Football Glory on Bitters Court

We played a lot of backyard football on Bitters Court, many of the games on the hill in my parents' backyard.  It was a precarious field.  One out-of-bounds was dubiously defined by where the hill began to slope downward, the other was an imaginary line 3 feet from the neighbors fence.  Being forced out of bounds was never good because you either flew down the hill or needed to avoid the fence.  Touchdowns were the swingset on one side and one fencepost short of my Dad's garden on the other.  We mainly avoided kickoffs and started on the '20 yard line', which was the second fencepost from the garden.  For years after I moved away you could still identify the 20 by the weeds that grew back where we had worn away the grass.

In 1975, my 3rd grade buddy, Joey LaMere, and I spent a lot of class time talking about football.  We loved the Packers, and challenged each other with math problems based on jersey numbers such as "Ted Hendricks plus Jim Carter."  (133 by the way.)  Joey talked about the "Custer Court Killers", the football team he and his friends formed on their street.  I knew I had a team in the guys I played with:  my brother Jon, Mike Brimmer and Steve Barlament.  So I quickly told Joe about our team, hastily naming us the "Bitters Court Bombers."  Wouldn't it be fun to schedule a game against each other, we mused until Mrs. Peppard told us to get back to our schoolwork.

The date was set for the showdown between Bitters and Custer Courts on Resurrection field.  Preparation was intense.  My team drew up plays.  Our offense really opened up since we were looking at 4 on 4 instead of the 2 on 2 or 2 offense vs 1 defense that we usually played.  As the date drew near, a thought occurred to me:  scouting report.  "Who's on your team?", I asked Joey.  His team included Paul Zeller, Mickey Moroney, and several other guys, all 2 or more years older than me.  This was going to be a problem, since my team was all younger than me.  I realized we were going to get killed.

Fortunately, Bitters Court was deep in football talent.  I consulted Ned Brogan, who was a couple years ahead of me, and explained the situation.  When he saw that the honor of Bitters Court was at stake he assured me he could help.  He recruited his brother Bob, Peter Reinhart, Tim Gigot and a couple more guys his age and older to fill out the team.

When the day of the game came, we all walked over to Resurrection field.  My plays were out the window, my playing time was limited, but I got to watch one of the more intense and physical football games I have ever seen.  This was tackle football, but the equipment was ad hoc.  I think everyone had a helmet of some sort, but shoulder pads, football pants and cleats were optional.  The game progressed, tempers flared, fists didn't quite fly, but it seemed pretty close to me.  I was a bit worried about how something I had started was going to turn out.

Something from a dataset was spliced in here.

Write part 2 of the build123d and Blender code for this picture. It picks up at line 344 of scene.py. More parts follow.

As the dust settled, Bitters Court emerged victorious and my pride was intact.  I always appreciated how Ned and his buddies had my back that day. 

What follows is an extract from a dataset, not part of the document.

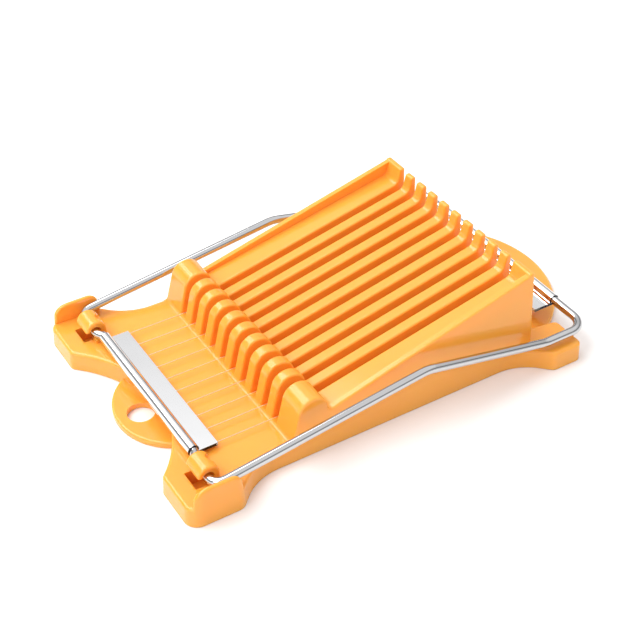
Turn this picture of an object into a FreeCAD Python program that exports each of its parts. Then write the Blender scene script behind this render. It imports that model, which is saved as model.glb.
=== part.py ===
import FreeCAD
import Part
import Sketcher
import math
import os

# Wire slicer for eggs and blocks of luncheon meat.
# One moulded base carries a sloping slotted bed; a hinged wire bail with two folded
# strips stretches five hairpin cutting wires, one wire for each of the ten slots.
# Lengths are millimetres. X runs from the hinge end to the handle end, Y across, Z up.
# While it is built, X is counted from the hinge end; each piece is then moved back by half
# the overall length, so that the origin is the bottom centre of the whole object.

V = FreeCAD.Vector
X_AXIS = V(1, 0, 0)
Y_AXIS = V(0, 1, 0)
Z_AXIS = V(0, 0, 1)

DIMENSIONS = {
    "overall_length": 221.2,       # feet at the hinge end to the tip of the tongue
    "draft": 3.0,                  # moulding draft of the skirt and the side walls, degrees
    "end_draft": 0.8,              # the same for the end face of the rack
    "wall": 2.4,                   # skirt and floor thickness
    "floor_top": 9.0,              # level of the floor and of the feet
    "foot_half_width": 68.8,
    "hinge_foot_length": 23.7,
    "handle_foot_start": 180.0,
    "foot_end": 195.8,
    "foot_inner_half": 49.6,       # inner side of the handle-end feet
    "side_half_width": 57.1,
    "flare_radius": 25.0,
    "scoop_radius": 59.0,          # hollow between the hinge-end feet
    "scoop_corner": 46.4,          # where the tangents of that hollow cross
    "hinge_foot_inner": 44.0,
    "plate_thick": 2.8,            # hanging tab and tongue
    "tab_centre": 29.7,
    "tab_radius": 28.1,
    "hang_hole_centre": 12.3,
    "hang_hole_radius": 6.0,
    "tongue_centre": 169.0,
    "tongue_radius": 52.2,
    "slot_count": 10,
    "slot_pitch": 9.0,
    "slot_width": 3.8,
    "slot_floor": 9.8,             # a low step up from the floor along the foot of the humps
    "hump_foot": 53.4,
    "hump_front": 56.5,
    "rack_corner_half": 46.8,      # where the end face of the rack meets the feet
    "rack_end": 175.9,             # at the table; the drafts lean it inwards
    "hump_radius": 7.0,
    "hump_fillet": 1.6,            # along the foot of the humps
    "hump_top": 28.3,
    "bed_low": 17.13,              # bed height where the humps end
    "bed_high": 39.2,               # bed height where the posts start
    "rim_low": 19.1,                # side rim height at the same two places
    "rim_high": 45.3,
    "post_start": 170.7,
    "post_lean": 1.6,              # how much thinner a post is at its top
    "bed_fillet": 3.2,             # at both ends of the bed
    "post_tip": 1.2,
    "end_tip": 0.9,
    "post_top": 46.4,
    "rim_thick": 2.7,
    "core_width": 2.0,             # hollow inside each rib
    "core_start": 4.0,             # height of the open lower end of those hollows
    "core_round": 4.5,
    "end_core_width": 7.0,
    "ear_start": 2.0,
    "ear_top_end": 23.4,
    "ear_end": 25.9,               # at the lower edge of the ear
    "ear_front_round": 7.5,
    "ear_back_round": 5.0,
    "ear_inner": 65.8,
    "ear_top": 17.7,
    "rod_radius": 2.0,
    "axle_x": 14.1,
    "axle_height": 12.9,
    "strip_x": 16.1,               # the rod is cranked between its hooks and the strip
    "handle_x": 200.3,
    "arm_y": 63.3,
    "bend_x": 114.0,
    "bend_height": 26.6,
    "knee_x": 178.0,
    "axle_bend": 5.0,
    "arm_bend": 18.0,
    "knee_bend": 15.0,
    "handle_bend": 8.0,
    "crank_bend": 3.5,
    "crank_length": 3.7,
    "rod_end_gap": 0.2,            # half the gap between the rod's two ends
    "running_gap": 0.08,           # axle to its hooks and rests, on the radius
    "hook_radius": 4.9,
    "hook_start": 46.8,
    "hook_length": 11.2,
    "hook_forward": 0.5,           # hook's centre from the axle's, towards the handle
    "hook_raise": 0.2,
    "waist_radius": 2.6,           # round scallop in the hook's upper handle-side face
    "waist_depth": 1.6,
    "waist_angle": 42.0,           # of the scallop round the hook, up from level
    "waist_offset": 4.7,           # from the hook's inner end
    "window_start": 8.5,           # blind window beside each hook, where its core pulls out
    "window_inner": 47.4,
    "window_length": 10.4,
    "window_floor": 1.6,
    "window_wall": 1.6,
    "strip_length": 83.2,
    "sheet_thick": 0.5,
    "wrap_gap": 0.06,              # rod to the sheet folded round it
    "leaf_gap": 0.5,
    "hinge_leaf": 11.0,            # from the rod to the edge of the leaves
    "handle_leaf": 10.8,
    "wire_radius": 0.2,
    "link_bend": 1.2,              # corners of a wire's link in the hinge strip
    "edge_round": 0.9,
    "floor_round": 1.4,
    "plate_round": 1.0,
    "hook_round": 1.1,
    "ear_round": 1.1,
}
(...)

I think that whole event was an example of how kids figured this stuff out back in the day.  There was no adult involvement in this production.  No permission was asked for or obtained.  It got a bit dicey at times but it all worked out.  That is something you don't really see today.  Most of the sports my kids play are organized and overseen by adults.  There are some positive aspects of that.  Parents in general are more involved in their kids lives today and spend more time with them.  But kids miss out on some planning, organizing and conflict management experience they get when they figure it out on their own.

Sadly, we did not have a photographer at the Bitters Court v. Custer Court showdown in 1975.  The picture below is from a little later, but captures the spirit of such a game.  That's Rob Nelson, Kevin Stencil, Mike Brimmer, me, Jon Elfner and Tom Stoehr.  It could be a Bitters Court v. Ridgeview Terrace showdown, but I think it was just another pickup game in my parents' backyard.  We all look a bit annoyed that Mom stopped the game to take a picture, but now it's one of my favorite pictures so I'm glad that she did!